Task 30: What is the total sum of squares of the residuals? (Take each residual that you just calculated, square it, and then add up those five numbers). This is called the SSR, or Sum of Squares Regression.

Task 31: Calculate the difference from the mean of each Y value. Here’s how you do that:

1. Calculate the mean of WeightLiftedKG (across all five people in the data).

2. For each person (row), calculate the difference between the mean and WeightLiftedKG. This is the difference from the mean.

Task 32: Calculate the sum of squares of the difference from the mean. This is called SST, or Sum of Squares Total.

Task 33: Calculate $$1-\frac{SSR}{SST}$$. Show your work. This should be equal to the Multiple R-squared value from the regression output.

Remember: We want SSR to be as low as possible, which will make $$R^2$$ as high as possible. We want $$R^2$$ to be high. SSR is calculated from the residuals, and residuals are errors in the regression model’s prediction. SSR is all of the error totaled up together. So if SSR is low then error is low. $$R^2$$ is one of the most commonly used metrics to determine how well a regression model fit your data.

Task 34: At the start of this chapter, I requested that you write down any questions you have. Please include them with your submitted assignment. If you don’t have any, just state this in your answer.

Task 35: Please upload your Week 1 assignment (from last week) to the D2L Dropbox. I learned that we are required to use D2L for this, contrary to my instructions from last week. Sorry about any confusion! We will not be using the system I described last week. The dropbox is located at Assessments -> Assignments -> Dropbox for all assignments in D2L.

Task 36: Please upload this assignment that you just finished today to the very same D2L Dropbox used in the previous task. Please follow the same file naming convention that we used last week.

Task 37: Also e-mail your new completed assignment to me at .

1. We have also referred previously to the slope as m (as in mx+b), $$b_1$$ (as in $$b_1x + b_0$$), coefficient, and coefficient estimate.

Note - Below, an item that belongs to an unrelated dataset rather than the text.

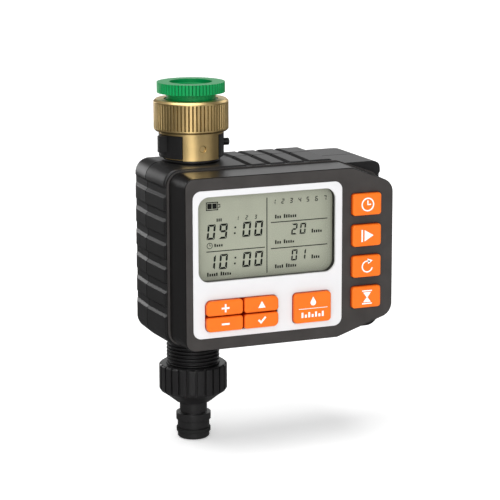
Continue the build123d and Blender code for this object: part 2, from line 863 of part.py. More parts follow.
switch_top = board_front - switch_height
for label, box, frame, corner in buttons:
    low_x = box[0] - (button_flange if box[0] == frame[0] else 0)
    low_z = box[1] - (button_flange if box[1] == frame[1] else 0)
    high_x = box[0] + box[2] + (button_flange if box[0] + box[2] > frame[0] + frame[2] - 0.01 else 0)
    high_z = box[1] + box[3] + (button_flange if box[1] + box[3] > frame[1] + frame[3] - 0.01 else 0)
    with BuildPart() as button:
        with BuildSketch(facing(button_back)) as cap_outline:
            with Locations(middle_of(frame)):
                RectangleRounded(frame[2], frame[3], corner)
            with Locations(middle_of(box)):
                Rectangle(box[2], box[3], mode=Mode.INTERSECT)
        extrude(amount=button_back - button_front)
        fillet(button.faces().sort_by(Axis.Y)[0].edges(), button_edge)
        with BuildSketch(facing(button_back)) as flange_outline:
            with Locations(middle_of(frame)):
                RectangleRounded(frame[2] + 2 * button_flange, frame[3] + 2 * button_flange, corner)
            with Locations(middle_of((low_x, low_z, high_x - low_x, high_z - low_z))):
                Rectangle(high_x - low_x, high_z - low_z, mode=Mode.INTERSECT)
        extrude(amount=button_flange_thickness)
        peg([middle_of(box)], post_radius, switch_top - switch_gap - button_travel, button_back)
    finish(button, label)


# ---- Electronics ----
board_left = face_left + board_left_margin
board_right = face_right - board_right_margin
board_bottom = face_bottom + board_low_margin
board_top = face_top - board_top_margin
with BuildPart() as control_board:
    board_middle = ((board_left + board_right) / 2, (board_bottom + board_top) / 2)
    block(*board_middle, board_right - board_left, board_top - board_bottom, board_back, board_front, 2.0)
    peg(posts, post_hole_radius + screw_clearance, board_back, board_front, Mode.SUBTRACT)
finish(control_board, "control_board")

with BuildPart() as tact_switches:
    for label, box, frame, corner in buttons:
        switch_x, switch_z = middle_of(box)
        block(switch_x, switch_z, switch_size, switch_size, board_front, board_front - switch_body_height)
        peg([(switch_x, switch_z)], 1.2, board_front - switch_body_height, switch_top)
finish(tact_switches, "tact_switches")

with BuildPart() as board_screws:
    peg(posts, post_radius + 0.2, board_back + 1.2, board_back)
    peg(posts, post_hole_radius - 0.05, board_back, board_front - 4.5)
finish(board_screws, "board_screws")

with BuildPart() as housing_screws:
    peg(bosses, screw_head_radius, head_seat + screw_head_height, head_seat)
    peg(bosses, screw_radius - 0.02, head_seat, bezel_inner_front + 2.5)
finish(housing_screws, "housing_screws")


# ---- Valve ----
chamber_bottom = chamber_top - chamber_height
seat_outlet_level = chamber_bottom - 4.0
inlet_floor = chamber_top - 9.0
neck_top_level = shell_top - skin - 0.1
neck_low_level = shell_bottom + skin + 0.1
ear_reach = ear_circle / 2**0.5
ears = [
    (chamber_offset + ear_reach * side_x, ear_reach * side_y)
    for side_x in (-1, 1)
    for side_y in (-1, 1)
]
with BuildPart() as valve_body:
    post(stub_radius, shell_top + stub_lift, stub_top)
    post(stub_radius + 1.8, shell_top + stub_lift, collar_bottom - 0.2)
    post(neck_radius, neck_top_level - 1, shell_top + 0.2)
    post(neck_flange_radius, neck_top_level - neck_flange_height, neck_top_level)
    post(pipe_radius, neck_low_level, neck_top_level)
    post(neck_flange_radius, neck_low_level, neck_low_level + neck_flange_height)
    post(neck_radius, shell_bottom - 0.2, neck_low_level + 1)
    post(three_quarter_radius - 0.2, shell_bottom - spigot_shoulder, shell_bottom - 0.1)
    post(three_quarter_radius - thread_depth, spigot_bottom, shell_bottom - spigot_shoulder)
    thread_ridges(three_quarter_radius, spigot_bottom, shell_bottom - spigot_shoulder)
    post(chamber_radius, chamber_bottom, chamber_top, chamber_offset)
    with BuildSketch(Plane.XY.offset(chamber_top)) as ear_outline:
        with Locations(*ears):
            Circle(ear_radius)
    extrude(amount=-chamber_height / 2)
    with BuildSketch(Plane.XY.offset(chamber_bottom)) as web:
        with Locations((chamber_offset / 2, 0)):
            Rectangle(chamber_offset, 13)
    extrude(amount=chamber_height)
    post(seat_radius, seat_outlet_level - seat_radius, chamber_bottom, chamber_offset)
    with BuildSketch(Plane.YZ) as cross_outline:
        with Locations((0, seat_outlet_level)):
            Circle(seat_radius - 1)
    extrude(amount=chamber_offset)
    with BuildSketch(Plane.XY.offset(chamber_top)) as annulus:
        with Locations((chamber_offset, 0)):
            Circle(chamber_radius - chamber_wall)
            Circle(seat_radius, mode=Mode.SUBTRACT)
    extrude(amount=-(chamber_height - 3), mode=Mode.SUBTRACT)
    post(seat_radius, chamber_top - seat_height, chamber_top, chamber_offset, mode=Mode.SUBTRACT)
    post(seat_bore, seat_outlet_level - seat_bore, chamber_top, chamber_offset, mode=Mode.SUBTRACT)
    post(water_radius, inlet_floor, stub_top, mode=Mode.SUBTRACT)
    post(water_radius, spigot_bottom, inlet_floor - 2.5, mode=Mode.SUBTRACT)
    with BuildSketch(Plane.YZ) as passages:
        with Locations((0, seat_outlet_level)):
            Circle(seat_bore - 1)
    extrude(amount=chamber_offset, mode=Mode.SUBTRACT)
    with BuildSketch(Plane.XY.offset(inlet_floor)) as slot:
        with Locations(((chamber_offset - seat_radius) / 2, 0)):
            Rectangle(chamber_offset - seat_radius - 4, 8)
    extrude(amount=5, mode=Mode.SUBTRACT)
    with BuildSketch(Plane.XY.offset(chamber_top)) as ear_holes:
        with Locations(*ears):
            Circle(screw_radius + 0.02)
    extrude(amount=-chamber_height / 2 + 1, mode=Mode.SUBTRACT)
    lock_low = lock_level - clip_rib_height / 2 - rib_clearance
    with BuildSketch(Plane.XY.offset(lock_low)) as lock_groove:
        Circle(stub_radius + 1)
        Circle(stub_radius - lock_groove_depth, mode=Mode.SUBTRACT)
    extrude(amount=clip_rib_height + 2 * rib_clearance, mode=Mode.SUBTRACT)
    with BuildSketch(Plane.XY.offset(o_ring_level - o_ring_section / 2 - 0.1)) as ring_groove:
        Circle(stub_radius + 1)
        Circle(stub_radius - o_ring_section + 0.4, mode=Mode.SUBTRACT)
    extrude(amount=o_ring_section + 0.2, mode=Mode.SUBTRACT)
finish(valve_body, "valve_body")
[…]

2. Remember, when we are analyzing the data in an RCT, we are trying to figure out if the treatment and control groups had different or similar results. We are seeing if we can distinguish the two groups from each other in any way. The mean and standard deviation of the data in the two groups are the key parameters that help us tell the treatment and control groups apart, which is why you need to play around with the t-test tool to understand these relationships.

3. Remember that a variable is another name for a column of data, or a vector as R calls it. Just a set of numbers or characteristics.

4. We could call this regression whatever we want, not necessarily reg1.

5. Note that the intercept is also sometimes referred to as the constant.

6. You will have to submit this table with your homework, in case that helps you decide whether to use Word or Excel. You can also hand-write it and take a photo and submit that.

7. This is identical to the previous question but with different terminology.